Because the law considers pets property, they are unable to inherit property themselves. If you attempt to leave property directly to your pet, the courts can instead leave that property to your residuary beneficiary (the party who gets everything that isn’t specifically left to other heirs named in your will). If there is no residuary beneficiary, the courts can instead leave the property to individuals according to North Carolina’s intestacy laws, which govern the default distribution of property in the event that a person does not have a will—which defeats the purpose of creating an estate plan in the first place.
In addition, wills in North Carolina must usually go through the state’s probate process, which is a time-consuming process during which the pet’s care could be compromised.
So how to remedy this problem? Enter the North Carolina pet trust!
Not all states have laws that address pet trusts, but fortunately North Carolina is one of them.

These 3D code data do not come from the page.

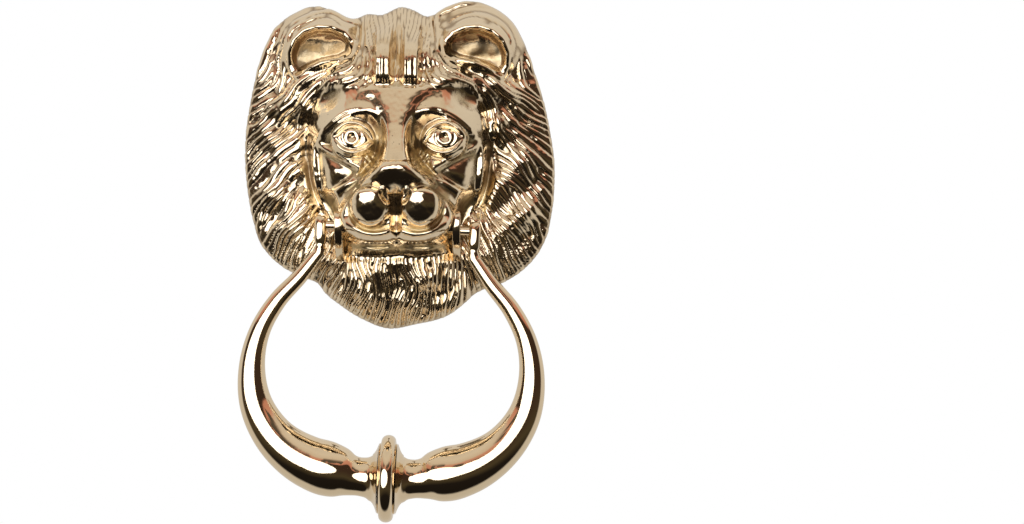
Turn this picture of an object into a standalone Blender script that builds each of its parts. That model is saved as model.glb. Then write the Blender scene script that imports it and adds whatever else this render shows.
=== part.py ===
"""Lion-head door knocker: a hollow cast mask with a swinging horn-shaped ring, and the studs, washers and
dome nuts that fix it through a door.

Frame: the back of the mask is the plane y = 0, the lion looks along -Y and +Z is up. The origin is the
middle of the mask on its back plane. The ring hangs on an axis 20 mm in front of that plane.
"""

import math

import bmesh
import bpy
import numpy as np
from mathutils import Matrix, Vector

MM = 0.001

# Mask casting
EDGE_HEIGHT = 3.2 * MM
EDGE_CHAMFER = 0.6 * MM
BACK_RIM_WIDTH = 5.0 * MM
MASK_COLUMNS = 104
MASK_ROWS = 27
CAVITY_ROWS = 7

# Hinge line of the ring: its two holes are drilled a little out of level
HINGE_DEPTH = 20.0 * MM
HINGE_HEIGHT = -24.4 * MM
RING_SKEW = math.radians(2.4)

# Pivot pins, in lugs on either side of the muzzle
PIN_RADIUS = 1.75 * MM
PIN_INNER_END = 17.8 * MM
PIN_OUTER_END = 31.0 * MM
PIN_END_ROUND = 0.4 * MM
LUG_HOLE_RADIUS = 2.0 * MM
LUG_HOLE_BOTTOM = 17.2 * MM
LUG_HOLE_END = 30.0 * MM
LUG_INNER_FACE = 20.6 * MM
LUG_OUTER_FACE = 23.6 * MM

# Knuckles at the upper ends of the ring
KNUCKLE_INNER_FACE = 26.7 * MM
KNUCKLE_THICKNESS = 4.6 * MM
KNUCKLE_RADIUS = 2.9 * MM
KNUCKLE_DROP = 4.0 * MM
KNUCKLE_END_STEPS = 10
EYE_START = 20.0 * MM
EYE_END = 40.0 * MM

# Ring arms: centreline (across, down) and radius of the right arm, from the knuckle to the collar
ARM_STATIONS = (
    (28.6, -5.8, 2.3),
    (29.4, -10.6, 2.5),
    (35.6, -19.2, 2.95),
    (44.4, -29.6, 3.45),
    (50.2, -40.5, 3.95),
    (52.7, -54.0, 4.9),
    (50.4, -68.8, 6.3),
    (42.6, -80.9, 7.9),
    (30.2, -89.3, 9.8),
    (22.4, -91.8, 10.3),
    (17.6, -92.9, 9.4),
    (13.6, -93.8, 7.7),
    (9.8, -94.2, 7.3),
    (6.6, -94.4, 8.3),
    (4.6, -94.5, 10.6),
    (3.55, -94.5, 13.2),
)
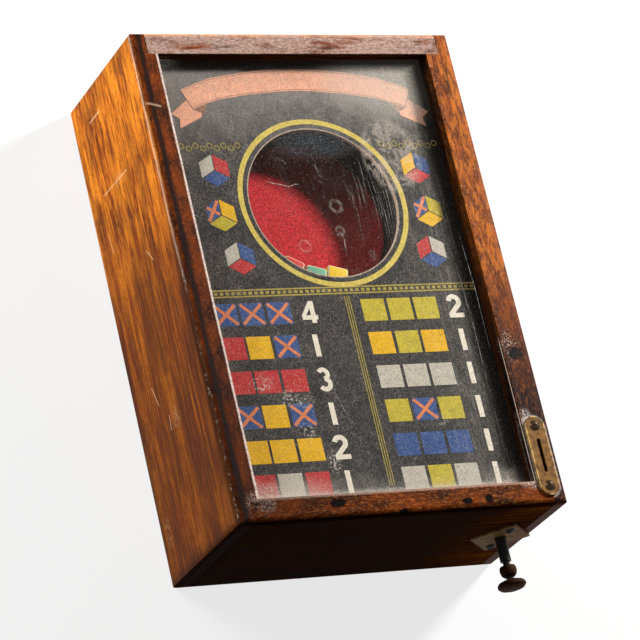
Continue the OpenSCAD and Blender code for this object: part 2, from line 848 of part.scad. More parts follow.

N.C.G.S. 36C-4-408 specifies that no portion of the money left in a pet trust can be used for any other purpose other than the benefit of the designated animal(s).
A trust is a formal arrangement your estate planning attorney can create that provides instructions and money for a specific designated use. You will be able to choose a qualified, trustworthy person to act as trustee, who will be responsible for carrying out the trust in the event of your death or incapacitation. The trustee does not have to be the pet’s caregiver. Review the responsibilities of the trustee and/or caregiver with your attorney to ensure that all your bases are covered.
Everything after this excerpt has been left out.